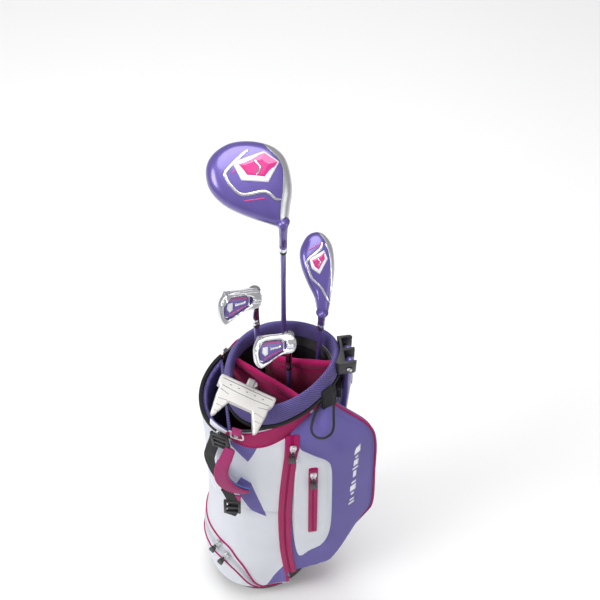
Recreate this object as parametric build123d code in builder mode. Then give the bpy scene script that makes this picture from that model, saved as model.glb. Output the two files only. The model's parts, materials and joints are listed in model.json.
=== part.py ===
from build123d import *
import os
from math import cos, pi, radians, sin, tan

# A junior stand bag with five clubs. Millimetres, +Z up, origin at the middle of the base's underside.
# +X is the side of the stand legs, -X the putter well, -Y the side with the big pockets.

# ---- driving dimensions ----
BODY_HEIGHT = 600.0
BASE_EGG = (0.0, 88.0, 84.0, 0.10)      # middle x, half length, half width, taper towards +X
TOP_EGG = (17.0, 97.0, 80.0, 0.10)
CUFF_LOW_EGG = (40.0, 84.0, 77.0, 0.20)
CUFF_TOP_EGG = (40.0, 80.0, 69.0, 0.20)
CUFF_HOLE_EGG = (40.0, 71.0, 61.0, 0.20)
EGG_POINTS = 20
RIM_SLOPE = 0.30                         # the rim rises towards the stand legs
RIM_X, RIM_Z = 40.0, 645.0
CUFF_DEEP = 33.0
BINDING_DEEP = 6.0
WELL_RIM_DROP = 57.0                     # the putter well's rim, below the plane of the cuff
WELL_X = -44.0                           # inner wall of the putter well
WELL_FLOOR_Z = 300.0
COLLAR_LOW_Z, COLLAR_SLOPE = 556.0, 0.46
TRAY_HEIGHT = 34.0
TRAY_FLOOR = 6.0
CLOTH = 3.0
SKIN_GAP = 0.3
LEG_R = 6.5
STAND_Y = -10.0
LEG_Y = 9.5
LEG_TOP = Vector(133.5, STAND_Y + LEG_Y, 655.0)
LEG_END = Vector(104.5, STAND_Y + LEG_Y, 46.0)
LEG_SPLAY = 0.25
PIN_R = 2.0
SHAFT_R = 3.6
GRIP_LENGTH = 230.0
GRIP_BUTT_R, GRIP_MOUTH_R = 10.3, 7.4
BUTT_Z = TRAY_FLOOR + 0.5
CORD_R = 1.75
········
STATED EXERCISE
Extract the complete data, matching each line exactly.

RESPONSE FOR THIS EXERCISE
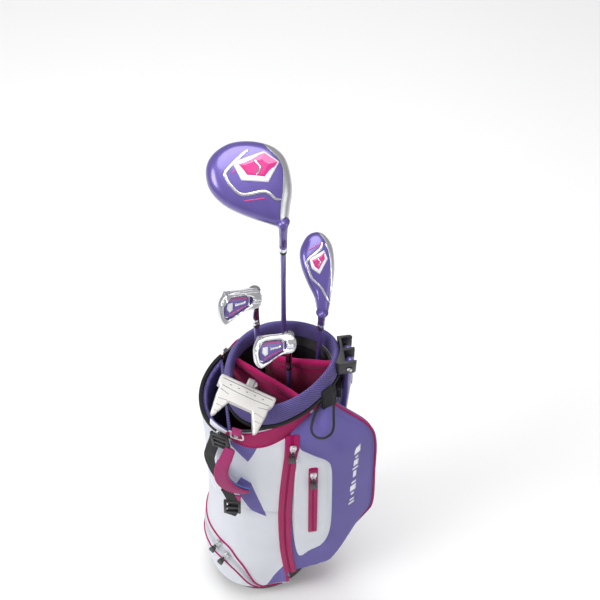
Recreate this object as parametric build123d code in builder mode. Then give the bpy scene script that makes this picture from that model, saved as model.glb. Output the two files only. The model's parts, materials and joints are listed in model.json.
=== part.py ===
from build123d import *
import os
from math import cos, pi, radians, sin, tan

# A junior stand bag with five clubs. Millimetres, +Z up, origin at the middle of the base's underside.
# +X is the side of the stand legs, -X the putter well, -Y the side with the big pockets.

# ---- driving dimensions ----
BODY_HEIGHT = 600.0
BASE_EGG = (0.0, 88.0, 84.0, 0.10)      # middle x, half length, half width, taper towards +X
TOP_EGG = (17.0, 97.0, 80.0, 0.10)
CUFF_LOW_EGG = (40.0, 84.0, 77.0, 0.20)
CUFF_TOP_EGG = (40.0, 80.0, 69.0, 0.20)
CUFF_HOLE_EGG = (40.0, 71.0, 61.0, 0.20)
EGG_POINTS = 20
RIM_SLOPE = 0.30                         # the rim rises towards the stand legs
RIM_X, RIM_Z = 40.0, 645.0
CUFF_DEEP = 33.0
BINDING_DEEP = 6.0
WELL_RIM_DROP = 57.0                     # the putter well's rim, below the plane of the cuff
WELL_X = -44.0                           # inner wall of the putter well
WELL_FLOOR_Z = 300.0
COLLAR_LOW_Z, COLLAR_SLOPE = 556.0, 0.46
TRAY_HEIGHT = 34.0
TRAY_FLOOR = 6.0
CLOTH = 3.0
SKIN_GAP = 0.3
LEG_R = 6.5
STAND_Y = -10.0
LEG_Y = 9.5
LEG_TOP = Vector(133.5, STAND_Y + LEG_Y, 655.0)
LEG_END = Vector(104.5, STAND_Y + LEG_Y, 46.0)
LEG_SPLAY = 0.25
PIN_R = 2.0
SHAFT_R = 3.6
GRIP_LENGTH = 230.0
GRIP_BUTT_R, GRIP_MOUTH_R = 10.3, 7.4
BUTT_Z = TRAY_FLOOR + 0.5
CORD_R = 1.75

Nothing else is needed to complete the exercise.